Final Thoughts: Know Your Worth
Is 12% APR too high? For a prime borrower in 2026, absolutely. It’s a sign you haven’t shopped enough or that the dealer is exploiting information asymmetry. For someone rebuilding credit or buying a high-risk used vehicle, it might be the reality of the market.
Don’t let urgency dictate your decision. Cars aren’t perishable goods. If the number doesn’t feel right, walk out. The next dealership down the street might offer 8%. That 4% difference isn’t just a number-it’s freedom from debt.
What is a good APR for a car loan in 2026?
For borrowers with excellent credit (750+), a good APR for a new car is between 3% and 6%. For used cars, expect 5% to 8%. Borrowers with fair credit (650-700) might see rates between 8% and 12%. Anything above 12% is generally considered high unless you have poor credit or limited options.
Can I negotiate the APR on a car loan?
Yes, APR is negotiable. While the base interest rate is set by the lender, dealers often add a "markup" to make a profit. By shopping around and bringing pre-approval offers, you can force the dealer to reduce their markup or match a lower rate from another institution.
Is it better to have a lower monthly payment or a lower APR?

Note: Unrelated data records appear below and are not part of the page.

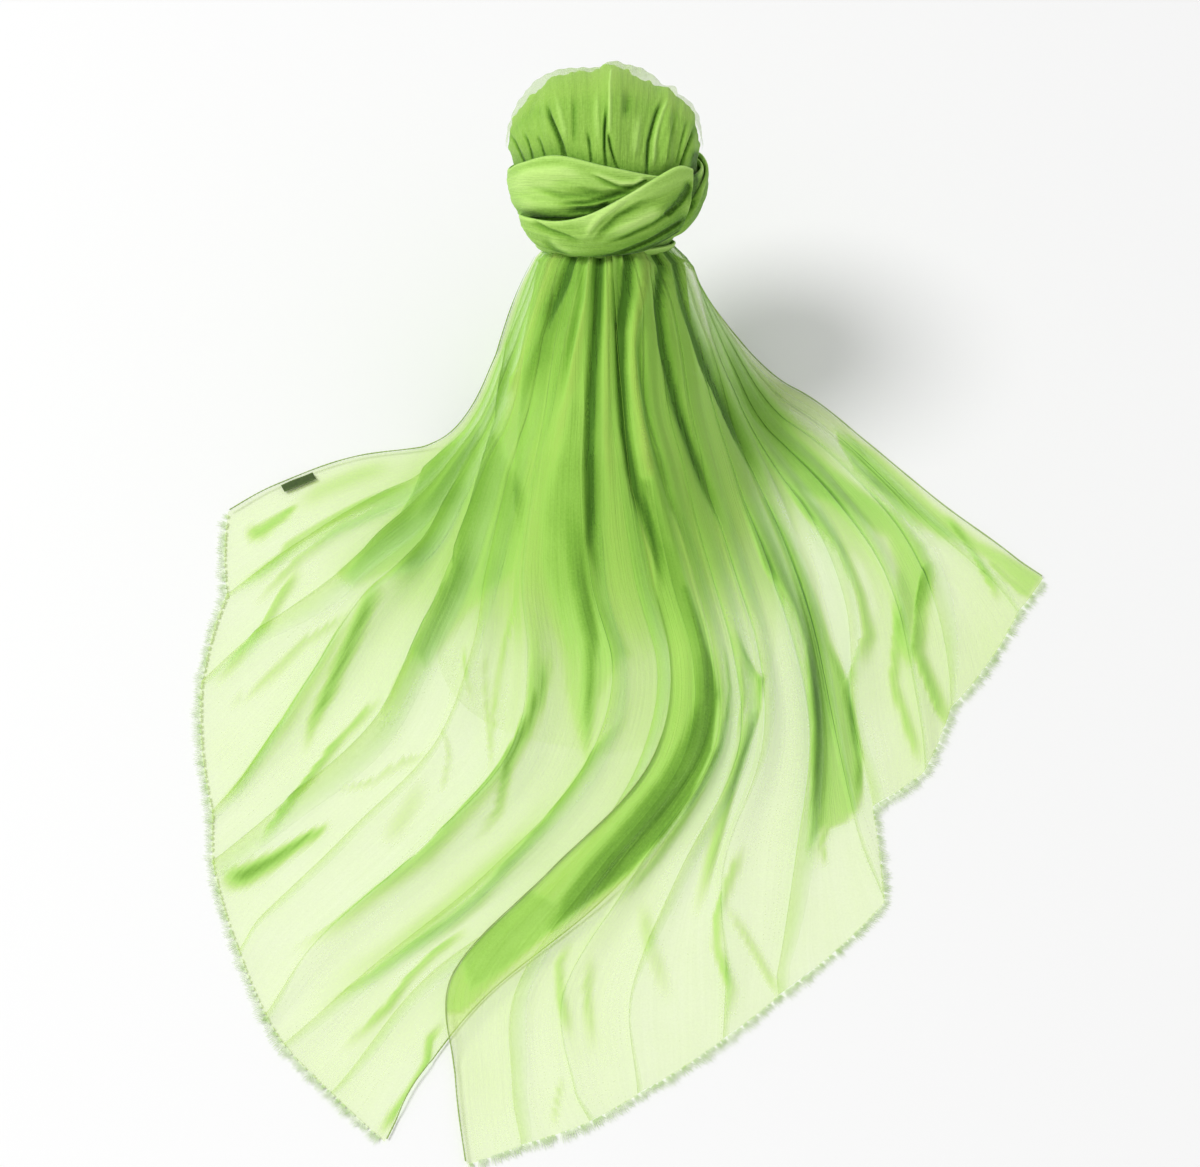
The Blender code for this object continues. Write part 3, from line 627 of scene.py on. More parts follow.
# %% Strokes of the dense middle and the neck, on both ends
STROKES["both"] = (
    # valleys between the neck's pleats: dented, with painted shade in them
    (-5.6, 6.3, 9, 6, 0, 0.5, (574, 258, 566, 285, 553, 310, 540, 345)),
    (-4.8, 5.6, 6, 8, 0, 0.35, (599, 258, 597, 314, 592, 377, 589, 440, 592, 545, 606, 600)),
    (-4.8, 2.8, 6, 6, 0, 0.5, (586, 258, 582, 300, 570, 360, 560, 430)),
    (-8, 9.8, 6, 9, 0, 0.4, (627, 255, 626, 290, 620, 330, 620, 370)),
    (-5.6, 6.3, 6, 9, 0.1, 0.3, (620, 330, 620, 370, 624, 430, 636, 493, 655, 550, 668, 600)),
    (-4.8, 5.6, 6, 7, 0, 0.3, (660, 258, 656, 300, 660, 345, 678, 415, 705, 490, 728, 541)),
    (-4.8, 4.2, 6, 6, 0, 0.4, (674, 258, 680, 300, 700, 360, 730, 430, 764, 500)),
    (-3.2, 3.5, 6, 9, 0.2, 0.4, (640, 300, 636, 350, 645, 420, 668, 500, 700, 570)),
    # painted shade down the right side of each pleat, on a slight dent
    (-1.6, 3.64, 6, (16, 34), 0, 0.35, (572, 262, 560, 300, 545, 340, 530, 400)),
    (-1.6, 3.08, 6, (14, 22), 0, 0.35, (597, 262, 594, 340, 590, 440, 592, 540, 604, 590)),
    (-1.6, 3.36, 6, (8, 12), 0, 0.35, (619, 262, 618, 330, 620, 400, 628, 470, 650, 545)),
    (-1.92, 3.92, 6, (10, 22), 0, 0.35, (658, 262, 655, 310, 668, 400, 696, 480, 722, 540)),
    (-1.6, 3.36, 6, (8, 20), 0, 0.35, (672, 262, 682, 310, 706, 380, 738, 440, 772, 500)),
    # no height: painted shade over the right side below the neck
    (0, 2.24, 14, 14, 0.2, 0.4, (700, 330, 722, 400, 752, 460, 790, 520)),
    # raised pleat crests with a painted highlight
    (2.4, -1.8, 12, 12, 0, 0.4, (556, 262, 545, 310, 524, 380, 505, 450)),
    (2.4, -1.8, 10, 11, 0, 0.4, (588, 262, 580, 330, 566, 420, 552, 510)),
    (1.92, -1.6, 7, 8, 0, 0.4, (609, 262, 606, 340, 605, 430, 612, 520)),
    (2.88, -2, 8, 9, 0, 0.4, (645, 262, 634, 320, 632, 380, 645, 460, 668, 540, 700, 620)),
    (1.92, -1.6, 8, 8, 0, 0.4, (688, 268, 704, 340, 735, 420, 785, 520, 820, 590)),
)

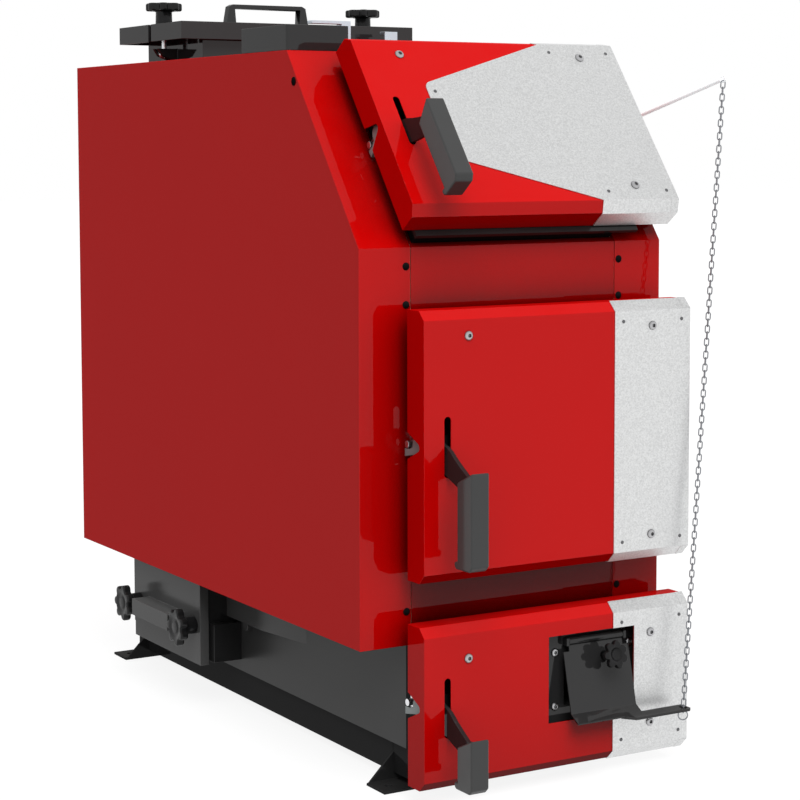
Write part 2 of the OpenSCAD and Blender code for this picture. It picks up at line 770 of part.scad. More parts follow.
side_plate_t = 3;
side_flange = 15;
side_down = 138;                     // side lid's lower edge below the casing
side_z0 = casing_bottom - side_down;
side_stud_in = 22;
side_stud_half = side_lid_d/2 - side_stud_in;
side_bar_half = 70;
side_bar_h = 27;
side_bar_d = 31;
side_stud_up = 62;
side_stud_z = side_z0 + side_stud_up;
low_neck_extra = 18;

module side_hatch_neck() {
  y0 = side_mid_y - side_neck_half;
  y1 = side_mid_y + side_neck_half;
  x0 = -side_lid_x + side_plate_t;
  z1 = side_z0 + side_lid_h - neck_t;
  color([0.1, 0.1, 0.11]) place() union() {
    difference() {
      union() {
        box([x0, y0, side_z0 + neck_t], [-bw, y1, z1]);
        box([x0 + side_flange, y0 - low_neck_extra, side_z0 + neck_t],
            [-bw, y0, side_z0 + side_lid_h/2]);
      }
      box([x0 - cut, y0 + neck_t, side_z0 + 2*neck_t], [-bw + cut, y1 - neck_t, z1 - neck_t]);
    }
    for (s = [-1, 1]) union() {
      box([x0, side_mid_y + s*side_stud_half - side_plate_t, side_z0 + neck_t],
          [x0 + side_plate_t, side_mid_y + s*side_stud_half + side_plate_t, z1]);
      rod_x(-side_lid_x - knob_hub_h/2, x0 + side_plate_t, side_mid_y + s*side_stud_half,
            side_stud_z, bolt_r);
    }
  }
}

module side_hatch_lid() {
  y0 = side_mid_y - side_lid_d/2;
  y1 = side_mid_y + side_lid_d/2;
  z1 = side_z0 + side_lid_h;
  color([0.3, 0.3, 0.31]) place() difference() {
    union() {
      difference() {
        box([-side_lid_x, y0, side_z0], [-side_lid_x + side_flange, y1, z1]);
        box([-side_lid_x + side_plate_t, y0 + side_plate_t, side_z0 + side_plate_t],
            [-side_lid_x + side_flange + cut, y1 - side_plate_t, z1 - side_plate_t]);
      }
      difference() {
        box([-side_lid_x - side_bar_d, side_mid_y - side_bar_half, side_stud_z - side_bar_h/2],
            [-side_lid_x, side_mid_y + side_bar_half, side_stud_z + side_bar_h/2]);
        box([-side_lid_x - side_bar_d + side_plate_t, side_mid_y - side_bar_half - cut,
             side_stud_z - side_bar_h/2 + side_plate_t],
            [-side_lid_x - side_plate_t, side_mid_y + side_bar_half + cut,
             side_stud_z + side_bar_h/2 - side_plate_t]);
      }
    }
    for (s = [-1, 1]) rod_x(-side_lid_x - cut, -side_lid_x + side_plate_t + cut,
                            side_mid_y + s*side_stud_half, side_stud_z, bolt_r + seat);
  }
}

module side_knob(s) color([0.22, 0.22, 0.23]) place()
  translate([-side_lid_x - seat, side_mid_y + s*side_stud_half, side_stud_z])
    rotate([0, -90, 0]) rotate([0, 0, s*90/lobes]) star_knob();

duct_d = 17;
side_neck_y = side_mid_y - side_neck_half;
duct_ahead = [239.5, 118.5];         // taper of the duct, ahead of the side hatch's neck
duct_y = [side_neck_y - duct_ahead[0], side_neck_y - duct_ahead[1]];
plug_ahead = 48.5;
plug_y = side_neck_y - plug_ahead;
duct_down = 64;                      // duct's lower edge below the casing
duct_z0 = casing_bottom - duct_down;
plug_r = 8;

module air_duct() {
  color([0.3, 0.3, 0.31]) place() union() {
    translate([0, 0, duct_z0]) linear_extrude(duct_down)
      polygon([[-bw, side_neck_y], [-bw - duct_d, side_neck_y], [-bw - duct_d, duct_y[1]],
               [-bw, duct_y[0]]]);
    rod_x(-bw - plug_r, -bw, plug_y, duct_z0 - plug_r, plug_r);
  }
}

// Draught regulator and chain

reg_hub_out = 60;
reg_hub_x = cw + reg_hub_out;
reg_neck_r = 14;
reg_hub_r = 20;
reg_hub_w = 14;
reg_body_r = 22;
arm_rest_a = 14.2;
arm_r = 3;
arm_tip_y = -67.4;
arm_len = (reg_y - arm_tip_y)/cos(arm_rest_a);
arm_tip_z = reg_z + arm_len*sin(arm_rest_a);
eye_wire = 1.1;
eye_mid = 4.5;
dial_start = reg_hub_x + reg_hub_w/2 + 2*seat;
dial_r = 24;
dial_flutes = 12;
flute_r = 2.5;
flange_w = 15;
flange_out = cw + flange_w;
dial_bore_d = 20;

module regulator_body() {
  neck_end = dial_start + dial_bore_d;
  color([0.55, 0.55, 0.57]) place() union() {
    rod_x(bw - jacket_t/2, cw, reg_y, reg_z, well_r - run_fit);
    translate([cw, reg_y, reg_z]) rotate([0, 90, 0]) cylinder(h = flange_out - cw, r = reg_body_r, $fn = 6);
    rod_x(bw, cw + cut, reg_y, reg_z, well_r + hole_gap);
    rod_x(flange_out, reg_hub_x - reg_hub_w/2 - seat, reg_y, reg_z, reg_body_r - hole_gap);
    rod_x(flange_out, neck_end, reg_y, reg_z, reg_neck_r);
  }
}

module regulator_dial() {
  color([0.1, 0.1, 0.1]) place() translate([dial_start, reg_y, reg_z]) rotate([0, 90, 0]) difference() {
    cylinder(h = dial_end_x - dial_start, r = dial_r);
    translate([0, 0, -cut]) cylinder(h = dial_bore_d + cut + seat, r = reg_neck_r + run_fit);
    for (k = [0:dial_flutes - 1]) rotate([0, 0, k*360/dial_flutes]) translate([dial_r + flute_r/2, 0, -cut])
      cylinder(h = dial_end_x - dial_start + 2*cut, r = flute_r);
  }
}

module regulator_arm() {
  color([0.8, 0.8, 0.82]) place() translate([reg_hub_x, reg_y, reg_z]) difference() {
    union() {
      rotate([0, 90, 0]) translate([0, 0, -reg_hub_w/2]) cylinder(h = reg_hub_w, r = reg_hub_r);
      rotate([-arm_rest_a, 0, 0]) {
        rod_y(-arm_len + eye_mid, -reg_neck_r - cut, 0, 0, arm_r);
        translate([0, -arm_len, 0]) rotate([0, 90, 0]) rotate_extrude()
          translate([eye_mid, 0]) circle(eye_wire);
      }
    }
    rotate([0, 90, 0]) translate([0, 0, -reg_hub_w]) cylinder(h = 2*reg_hub_w, r = reg_neck_r + run_fit);
  }
}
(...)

A lower APR is almost always better financially. A lower monthly payment achieved by extending the loan term (e.g., from 5 to 7 years) usually results in paying significantly more interest over time. Focus on the total cost of the loan, not just the monthly cash flow.
How does my credit score affect my car loan interest rate?
Your credit score is the primary factor lenders use to determine risk. Higher scores indicate reliable repayment history, qualifying you for lower rates. A difference of 50-100 points in your score can change your APR by 1-3%, costing or saving you thousands over the life of the loan.
Should I refinance my car loan if I got a high rate initially?
Refinancing can be a smart move if your credit score has improved since you took out the original loan, or if market interest rates have dropped. Aim to refinance after 12-18 months of on-time payments. Ensure there are no prepayment penalties on your current loan before proceeding.